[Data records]
-- begin --

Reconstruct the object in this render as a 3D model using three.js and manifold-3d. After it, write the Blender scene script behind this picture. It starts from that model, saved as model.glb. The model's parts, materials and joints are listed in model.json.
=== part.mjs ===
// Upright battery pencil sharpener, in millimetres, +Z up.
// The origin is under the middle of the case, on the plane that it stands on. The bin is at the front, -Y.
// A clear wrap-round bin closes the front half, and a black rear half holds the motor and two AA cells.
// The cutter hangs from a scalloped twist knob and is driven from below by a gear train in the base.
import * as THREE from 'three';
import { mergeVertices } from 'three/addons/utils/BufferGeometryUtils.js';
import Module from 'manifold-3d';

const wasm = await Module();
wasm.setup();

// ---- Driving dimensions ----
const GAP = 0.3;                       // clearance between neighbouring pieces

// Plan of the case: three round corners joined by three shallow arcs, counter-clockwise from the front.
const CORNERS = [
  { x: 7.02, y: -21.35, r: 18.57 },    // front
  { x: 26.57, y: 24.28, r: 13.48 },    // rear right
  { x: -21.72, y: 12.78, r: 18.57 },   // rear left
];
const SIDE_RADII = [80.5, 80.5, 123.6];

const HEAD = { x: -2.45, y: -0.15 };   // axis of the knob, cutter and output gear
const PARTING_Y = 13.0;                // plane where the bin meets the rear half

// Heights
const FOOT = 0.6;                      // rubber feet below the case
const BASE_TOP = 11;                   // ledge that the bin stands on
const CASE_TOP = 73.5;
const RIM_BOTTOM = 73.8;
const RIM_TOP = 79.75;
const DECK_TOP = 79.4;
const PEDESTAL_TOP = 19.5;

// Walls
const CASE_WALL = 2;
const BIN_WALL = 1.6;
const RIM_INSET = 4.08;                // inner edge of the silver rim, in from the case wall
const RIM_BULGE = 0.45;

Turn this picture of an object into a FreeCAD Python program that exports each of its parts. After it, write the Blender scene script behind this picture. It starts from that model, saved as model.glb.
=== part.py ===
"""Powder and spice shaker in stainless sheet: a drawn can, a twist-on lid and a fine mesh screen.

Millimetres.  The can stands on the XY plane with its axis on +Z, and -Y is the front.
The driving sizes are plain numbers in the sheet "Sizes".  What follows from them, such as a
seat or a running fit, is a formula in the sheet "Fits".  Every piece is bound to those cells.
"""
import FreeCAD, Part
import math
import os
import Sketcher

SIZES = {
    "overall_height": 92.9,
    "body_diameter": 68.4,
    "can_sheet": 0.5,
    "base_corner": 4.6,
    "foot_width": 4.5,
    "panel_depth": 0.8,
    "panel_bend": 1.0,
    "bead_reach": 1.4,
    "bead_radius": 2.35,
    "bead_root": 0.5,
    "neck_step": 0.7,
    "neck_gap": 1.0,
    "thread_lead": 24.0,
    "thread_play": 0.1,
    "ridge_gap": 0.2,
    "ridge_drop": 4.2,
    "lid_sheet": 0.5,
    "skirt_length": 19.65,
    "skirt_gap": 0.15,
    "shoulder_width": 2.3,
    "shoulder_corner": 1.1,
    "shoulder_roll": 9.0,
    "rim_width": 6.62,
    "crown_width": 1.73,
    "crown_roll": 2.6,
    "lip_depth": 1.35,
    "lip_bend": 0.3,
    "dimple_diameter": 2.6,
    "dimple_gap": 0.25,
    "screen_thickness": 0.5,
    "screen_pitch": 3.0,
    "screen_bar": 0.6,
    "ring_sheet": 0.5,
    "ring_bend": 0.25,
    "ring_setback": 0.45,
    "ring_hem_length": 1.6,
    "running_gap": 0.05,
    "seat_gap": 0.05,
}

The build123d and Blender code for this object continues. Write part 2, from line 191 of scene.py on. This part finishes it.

-- end --
-- begin --

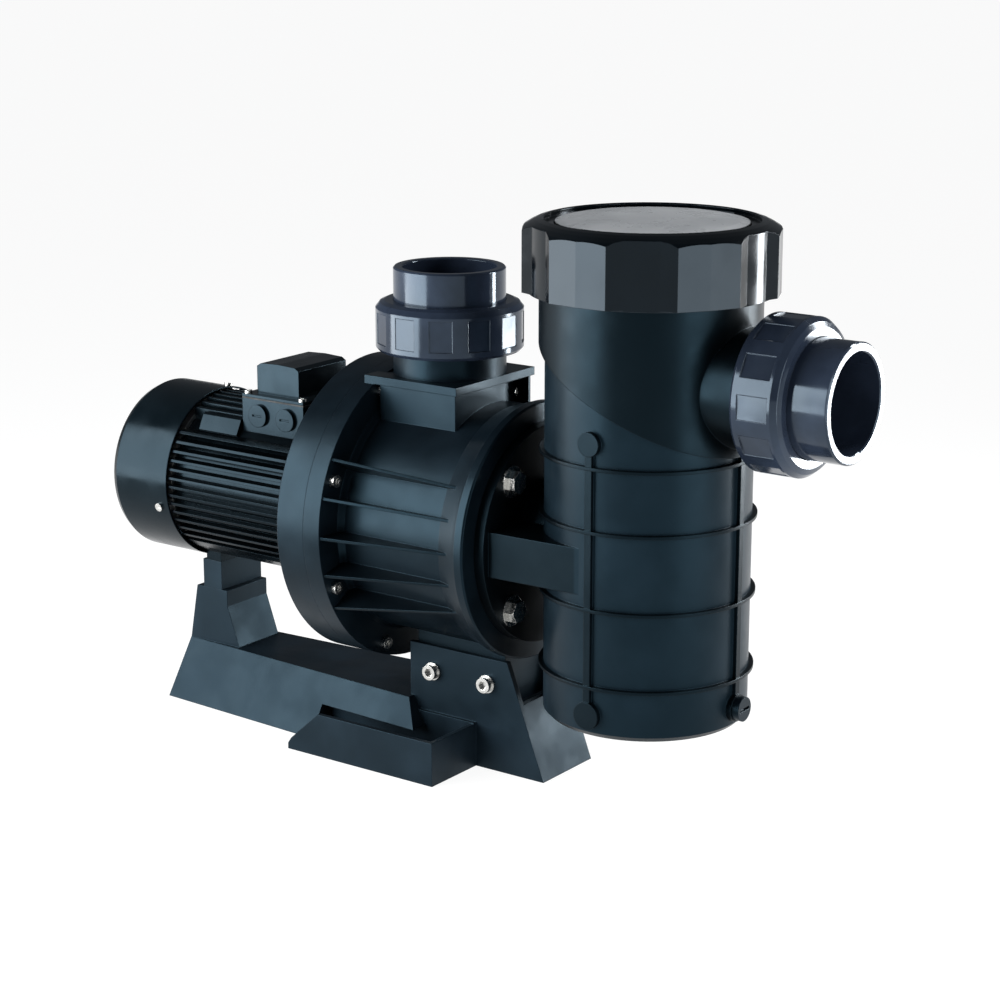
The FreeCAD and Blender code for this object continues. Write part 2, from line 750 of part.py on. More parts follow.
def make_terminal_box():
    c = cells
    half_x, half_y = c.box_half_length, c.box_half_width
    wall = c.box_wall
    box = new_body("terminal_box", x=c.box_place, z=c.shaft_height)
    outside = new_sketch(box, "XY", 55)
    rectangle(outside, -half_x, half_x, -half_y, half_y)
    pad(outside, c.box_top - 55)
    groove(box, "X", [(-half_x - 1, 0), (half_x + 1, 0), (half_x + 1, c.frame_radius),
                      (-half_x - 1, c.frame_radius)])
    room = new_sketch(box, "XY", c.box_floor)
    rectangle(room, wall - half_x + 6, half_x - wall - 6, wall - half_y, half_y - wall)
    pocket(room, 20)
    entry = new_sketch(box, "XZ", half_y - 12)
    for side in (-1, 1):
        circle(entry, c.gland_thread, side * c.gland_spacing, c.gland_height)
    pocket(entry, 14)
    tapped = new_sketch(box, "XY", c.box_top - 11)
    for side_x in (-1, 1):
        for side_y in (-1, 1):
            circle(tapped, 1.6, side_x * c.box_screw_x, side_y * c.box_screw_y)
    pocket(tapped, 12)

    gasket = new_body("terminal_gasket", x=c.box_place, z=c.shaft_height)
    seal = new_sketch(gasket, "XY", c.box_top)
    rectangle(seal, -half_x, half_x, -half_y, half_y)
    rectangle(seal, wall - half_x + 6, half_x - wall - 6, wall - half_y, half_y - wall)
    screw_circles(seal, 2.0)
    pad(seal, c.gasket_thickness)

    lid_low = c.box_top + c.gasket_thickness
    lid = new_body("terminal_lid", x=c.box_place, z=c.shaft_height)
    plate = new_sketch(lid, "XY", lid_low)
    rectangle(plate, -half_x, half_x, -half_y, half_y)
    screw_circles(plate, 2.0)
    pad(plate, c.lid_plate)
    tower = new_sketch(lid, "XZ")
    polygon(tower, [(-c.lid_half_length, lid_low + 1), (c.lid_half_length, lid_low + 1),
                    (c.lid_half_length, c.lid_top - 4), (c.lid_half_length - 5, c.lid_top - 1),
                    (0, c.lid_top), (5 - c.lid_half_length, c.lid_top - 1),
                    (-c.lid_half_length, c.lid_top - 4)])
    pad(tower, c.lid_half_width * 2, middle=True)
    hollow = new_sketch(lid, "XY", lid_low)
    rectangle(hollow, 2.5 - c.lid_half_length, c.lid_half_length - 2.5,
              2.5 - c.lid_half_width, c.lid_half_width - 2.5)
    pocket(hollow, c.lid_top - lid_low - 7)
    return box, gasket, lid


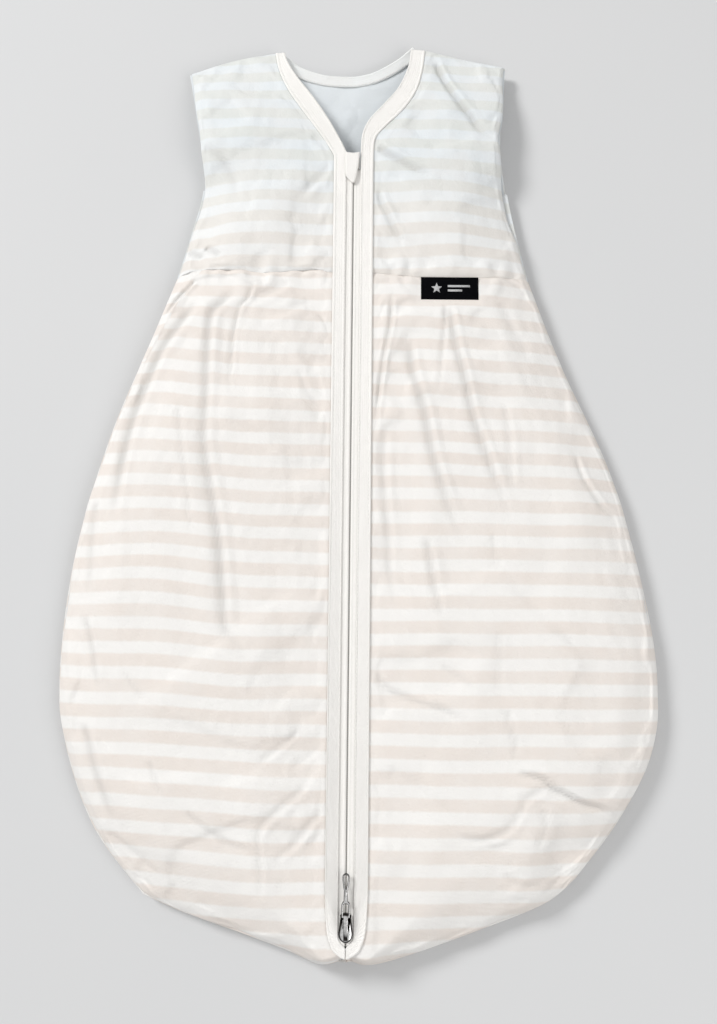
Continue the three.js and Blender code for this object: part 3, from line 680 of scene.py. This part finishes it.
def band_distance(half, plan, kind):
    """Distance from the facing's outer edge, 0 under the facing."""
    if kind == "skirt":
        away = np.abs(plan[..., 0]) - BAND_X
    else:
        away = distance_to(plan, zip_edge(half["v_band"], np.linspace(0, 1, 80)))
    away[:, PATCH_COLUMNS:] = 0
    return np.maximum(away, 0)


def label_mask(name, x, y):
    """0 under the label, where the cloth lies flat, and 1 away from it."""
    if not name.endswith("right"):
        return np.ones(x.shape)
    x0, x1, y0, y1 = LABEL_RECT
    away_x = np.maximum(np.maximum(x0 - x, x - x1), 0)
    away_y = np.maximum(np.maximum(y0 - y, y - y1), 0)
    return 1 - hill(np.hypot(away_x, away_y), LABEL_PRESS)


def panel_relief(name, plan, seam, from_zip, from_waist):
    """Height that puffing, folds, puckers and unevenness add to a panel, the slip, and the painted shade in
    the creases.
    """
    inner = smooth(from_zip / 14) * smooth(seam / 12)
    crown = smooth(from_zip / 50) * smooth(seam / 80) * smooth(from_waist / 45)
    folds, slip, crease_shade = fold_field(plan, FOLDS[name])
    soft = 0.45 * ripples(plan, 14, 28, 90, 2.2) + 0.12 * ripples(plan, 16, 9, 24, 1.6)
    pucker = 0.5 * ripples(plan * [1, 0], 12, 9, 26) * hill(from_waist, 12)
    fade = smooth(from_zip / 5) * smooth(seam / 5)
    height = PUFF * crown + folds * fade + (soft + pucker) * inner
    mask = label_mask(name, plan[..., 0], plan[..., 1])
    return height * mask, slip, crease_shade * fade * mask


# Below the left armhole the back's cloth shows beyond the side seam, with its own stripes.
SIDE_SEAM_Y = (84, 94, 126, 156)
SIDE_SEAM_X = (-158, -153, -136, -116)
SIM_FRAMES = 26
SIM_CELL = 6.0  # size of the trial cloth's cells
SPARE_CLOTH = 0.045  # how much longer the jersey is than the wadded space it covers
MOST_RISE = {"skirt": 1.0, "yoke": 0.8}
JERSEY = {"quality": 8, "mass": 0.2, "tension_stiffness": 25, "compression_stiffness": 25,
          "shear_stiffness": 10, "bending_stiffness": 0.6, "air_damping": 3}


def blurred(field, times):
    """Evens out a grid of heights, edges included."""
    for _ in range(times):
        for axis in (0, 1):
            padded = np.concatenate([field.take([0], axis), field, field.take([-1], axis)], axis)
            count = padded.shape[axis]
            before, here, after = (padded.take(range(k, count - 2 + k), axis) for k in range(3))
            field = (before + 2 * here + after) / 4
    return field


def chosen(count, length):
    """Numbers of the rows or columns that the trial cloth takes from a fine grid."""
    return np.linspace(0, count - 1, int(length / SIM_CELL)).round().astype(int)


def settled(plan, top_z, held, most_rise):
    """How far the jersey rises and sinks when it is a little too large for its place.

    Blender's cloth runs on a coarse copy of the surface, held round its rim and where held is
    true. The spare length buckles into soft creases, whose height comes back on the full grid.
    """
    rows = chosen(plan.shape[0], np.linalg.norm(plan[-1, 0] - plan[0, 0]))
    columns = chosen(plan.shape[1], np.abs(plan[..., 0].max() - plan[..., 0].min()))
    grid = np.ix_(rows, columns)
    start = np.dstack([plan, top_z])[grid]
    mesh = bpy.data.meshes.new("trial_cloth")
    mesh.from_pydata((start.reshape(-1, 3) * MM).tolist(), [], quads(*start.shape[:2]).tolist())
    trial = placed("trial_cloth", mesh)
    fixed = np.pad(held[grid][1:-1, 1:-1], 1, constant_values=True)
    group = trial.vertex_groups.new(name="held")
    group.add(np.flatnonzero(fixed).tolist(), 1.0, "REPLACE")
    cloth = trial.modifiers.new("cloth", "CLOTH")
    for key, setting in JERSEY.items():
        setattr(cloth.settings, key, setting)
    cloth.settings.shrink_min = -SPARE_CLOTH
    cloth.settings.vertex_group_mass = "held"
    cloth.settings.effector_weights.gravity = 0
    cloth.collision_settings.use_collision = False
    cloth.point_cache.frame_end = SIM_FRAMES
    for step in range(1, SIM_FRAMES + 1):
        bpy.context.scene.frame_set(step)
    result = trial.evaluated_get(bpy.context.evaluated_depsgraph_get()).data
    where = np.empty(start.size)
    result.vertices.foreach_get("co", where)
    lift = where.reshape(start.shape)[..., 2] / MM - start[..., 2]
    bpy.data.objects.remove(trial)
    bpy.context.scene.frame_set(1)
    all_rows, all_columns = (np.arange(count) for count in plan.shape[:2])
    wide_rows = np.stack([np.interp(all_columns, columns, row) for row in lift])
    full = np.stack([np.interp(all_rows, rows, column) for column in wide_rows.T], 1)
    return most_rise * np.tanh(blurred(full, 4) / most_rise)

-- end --

Start at the line with "Reconstruct the object" and stop after the line with "const PARTING_Y = 13.0;". Repeat exactly the lines in that range.

== Output of the task ==
Reconstruct the object in this render as a 3D model using three.js and manifold-3d. After it, write the Blender scene script behind this picture. It starts from that model, saved as model.glb. The model's parts, materials and joints are listed in model.json.
=== part.mjs ===
// Upright battery pencil sharpener, in millimetres, +Z up.
// The origin is under the middle of the case, on the plane that it stands on. The bin is at the front, -Y.
// A clear wrap-round bin closes the front half, and a black rear half holds the motor and two AA cells.
// The cutter hangs from a scalloped twist knob and is driven from below by a gear train in the base.
import * as THREE from 'three';
import { mergeVertices } from 'three/addons/utils/BufferGeometryUtils.js';
import Module from 'manifold-3d';

const wasm = await Module();
wasm.setup();

// ---- Driving dimensions ----
const GAP = 0.3;                       // clearance between neighbouring pieces

// Plan of the case: three round corners joined by three shallow arcs, counter-clockwise from the front.
const CORNERS = [
  { x: 7.02, y: -21.35, r: 18.57 },    // front
  { x: 26.57, y: 24.28, r: 13.48 },    // rear right
  { x: -21.72, y: 12.78, r: 18.57 },   // rear left
];
const SIDE_RADII = [80.5, 80.5, 123.6];

const HEAD = { x: -2.45, y: -0.15 };   // axis of the knob, cutter and output gear
const PARTING_Y = 13.0;                // plane where the bin meets the rear half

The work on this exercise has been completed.